Gu a sauté gracieusement d’un continent à l’autre, pour atterrir sur le nouveau pôle asiatique du monde.

Pianiste accomplie, inscrite à l’Université Stanford, mannequin à temps partiel (car elle est en plus particulièrement belle), à l’aise en mandarin comme en anglais, elle évite tous les pièges, n’hésite jamais, dit exactement ce qu’il faut.

Une superstar, moi ? Mais non, je ne suis qu’une fille ordinaire qui s’occupe de son chat.

Ailing Eileen Gu

Mais si avoir un chat est ordinaire, ça l’est un peu moins d’avoir 3,5 millions d’abonnés sur Weibo (le Twitter chinois) et sa tête sur la couverture du Vogue et dans des annonces des montres IWC, de Vuitton, Burberry, etc.

Il s’en est trouvé aux États-Unis pour critiquer son « passage à l’Est », l’accusant de le faire pour des raisons commerciales, ce qui est franchement ridicule.

Premièrement, tous les athlètes de calibre international tentent de tirer les marrons du feu pendant le temps que dure leur célébrité. S’il y en a tant qui résident fiscalement à Monaco, ce n’est pas juste à cause du soleil.

Deuxièmement, elle a de profondes racines chinoises, et on ne voit pas pourquoi elle ne ferait pas ce choix, comme tant d’autres ont choisi de devenir américains, français, canadiens, etc.

« Je prends mes décisions en pensant à un bien supérieur commun, a-t-elle dit. Si des gens ne croient pas que c’est le cas, ça veut seulement dire qu’ils n’ont pas l’empathie de voir un bon cœur, peut-être parce qu’ils n’ont pas la même morale que moi. »

Elle porte aussi un message féministe athlétique. Elle a expliqué avoir commencé à 8 ans dans un groupe où il n’y avait que des garçons, et où on lui disait qu’elle « skiait comme une fille », et qu’elle a dû montrer qu’on peut « franchir toutes les frontières » – de genre, de pays, de politique.
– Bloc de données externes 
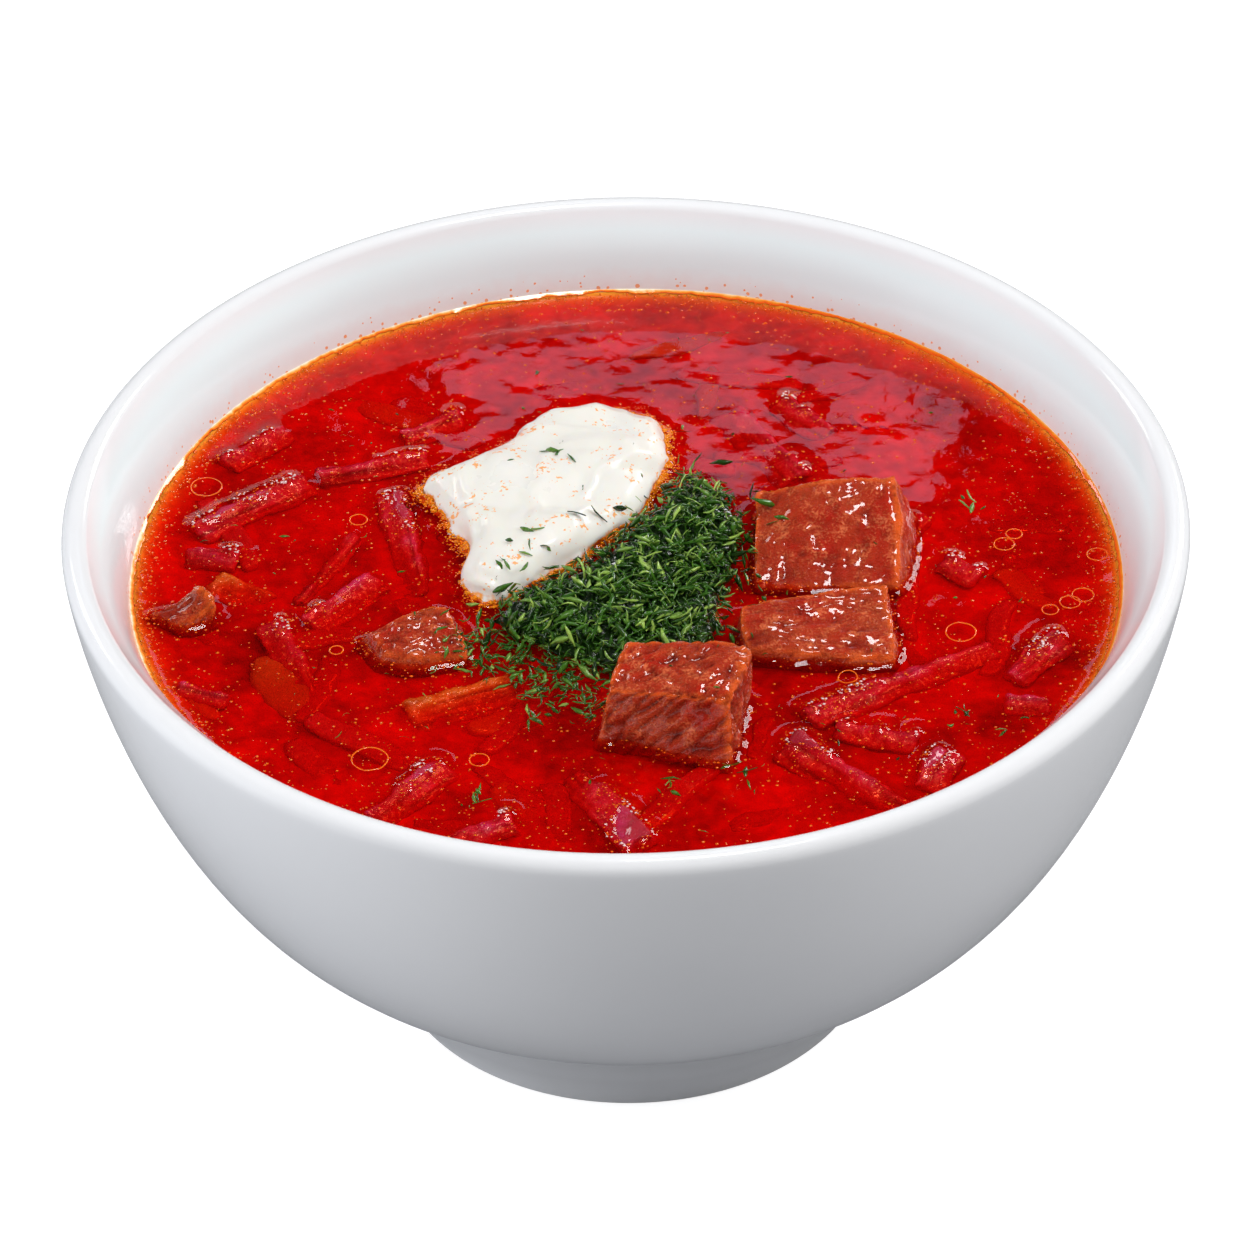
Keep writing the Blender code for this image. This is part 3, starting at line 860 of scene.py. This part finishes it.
broth = {
    "grid": 264,
    "wallRise": 0.65 * mm,
    "wallRun": 1.0 * mm,
    "pieceRise": 0.95 * mm,
    "pieceRun": 0.95 * mm,
    "ripple": 0.065 * mm,
    "overlap": 0.3 * mm,
    "film": ((1.0, 0.97, 0.95), (1.0, 0.86, 0.78)),
    "absorption": (0.975, 0.50, 0.25),
    "density": 1600.0,
    "coreDepth": 2.5 * mm,
    "coreInset": 0.3 * mm,
    "shelf": 2.85 * mm,
    "shelfRun": 2.8 * mm,
    "shallowRun": 1.5 * mm,
    "coreGrid": 150,
    "coreRed": (0.94, 0.060, 0.010),
    "coreDark": (0.31, 0.007, 0.003),
    "shallow": (0.98, 0.520, 0.060),
}


def waterline(thing):  # points where a piece crosses the broth's level
    cut = bmesh.new()
    cut.from_mesh(thing.data)
    result = bmesh.ops.bisect_plane(
        cut, geom=cut.verts[:] + cut.edges[:] + cut.faces[:], plane_co=(0, 0, level), plane_no=(0, 0, 1)
    )
    found = [item.co.copy() for item in result["geom_cut"] if isinstance(item, bmesh.types.BMVert)]
    cut.free()
    return found


shorePoints = [p for thing in solids for p in waterline(thing)]
shore = kdTree(shorePoints)
wallRadius = innerPoint(stationAt(level + broth["wallRise"])).x


def brothHeight(x, y):
    r = math.hypot(x, y)
    rise = broth["wallRise"] * math.exp(-max(wallRadius - r, 0.0) / broth["wallRun"])
    gap = shore.find(Vector((x, y, level)))[2]
    rise += broth["pieceRise"] * math.exp(-gap / broth["pieceRun"]) * (1 - rise / broth["wallRise"])
    at = Vector((x, y, 0.0))
    ripple = noise.noise(at / (17 * mm)) + 0.5 * noise.noise(at / (7 * mm) + Vector((3, 1, 0)))
    ripple += 0.22 * noise.noise(at / (2.6 * mm) + Vector((1, 9, 0)))
    return level + rise + ripple * broth["ripple"]


def discPoint(i, j, count, radius):
    u, v = 2 * i / count - 1, 2 * j / count - 1
    return radius * u * math.sqrt(1 - v * v / 2), radius * v * math.sqrt(1 - u * u / 2)


def pooled(name, count, radius, heightAt, side):  # a closed body with a gridded top, over a turned side
    verts, faces = [], []
    for j in range(count + 1):
        for i in range(count + 1):
            x, y = discPoint(i, j, count, radius)
            verts.append((x, y, heightAt(x, y)))
    for j in range(count):
        for i in range(count):
            a = j * (count + 1) + i
            faces.append((a, a + 1, a + count + 2, a + count + 1))
    width = count + 1
    rim = [i for i in range(count)] + [j * width + count for j in range(count)]
    rim += [count * width + i for i in range(count, 0, -1)] + [j * width for j in range(count, 0, -1)]
    before = rim
    for point in side:
        ring = []
        for index in rim:
            x, y, _ = verts[index]
            share = point.x / math.hypot(x, y)
            ring.append(len(verts))
            verts.append((x * share, y * share, point.y))
        for k in range(len(rim)):
            n = (k + 1) % len(rim)
            faces.append((before[n], before[k], ring[k], ring[n]))
        before = ring
    bottom = len(verts)
    verts.append((0.0, 0.0, side[-1].y))
    for k in range(len(rim)):
        faces.append((before[(k + 1) % len(rim)], before[k], bottom))
    mesh = bpy.data.meshes.new(name)
    mesh.from_pydata(verts, [], faces)
    mesh.update()
    return linkMesh(name, mesh)


def sideProfile(extra, top, steps):
    start = stationAt(top)
    stations = [start + (0.97 - start) * i / steps for i in range(1, steps + 1)]
    return [innerPoint(station, extra) for station in stations]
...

Quand un journaliste lui a posé une question sur Peng Shuai, sans hésiter une seconde (j’ai dit qu’elle n’hésite jamais une seconde ?), elle s’est réjouie « humblement » de voir une athlète d’un sport célèbre s’intéresser au ski acrobatique.

Un sans-faute médiatique, dans les deux langues, et avec un niveau de difficulté élevé.

Si sa récolte continue, attendez-vous à la voir comme porte-drapeau à la cérémonie de clôture.

Elle le porte déjà comme personne, au-delà de toute espérance, et sa voix porte plus loin qu’aucun autre athlète ici.

* * *

Pendant ce temps, on a vu Thomas Bach en compagnie de Peng Shuai, justement, à la tribune d’honneur. Elle s’est promenée comme ça, j’allais dire : on l’a promenée dans quelques tribunes olympiques, dans ce grand effort de la « normaliser » qui se poursuit, et auquel participe le CIO, au grand plaisir du régime, nul doute.

Pour ceux qui en auraient douté : les journalistes de L’Équipe se sont dits d’avis que les propos exclusifs de Peng Shuai à leur rédaction (où elle nie toute agression sexuelle et toute difficulté) n’étaient pas libres, et de la propagande pure et simple.

Elle sortira de la bulle comme elle y est entrée, je me répète : affaire classée.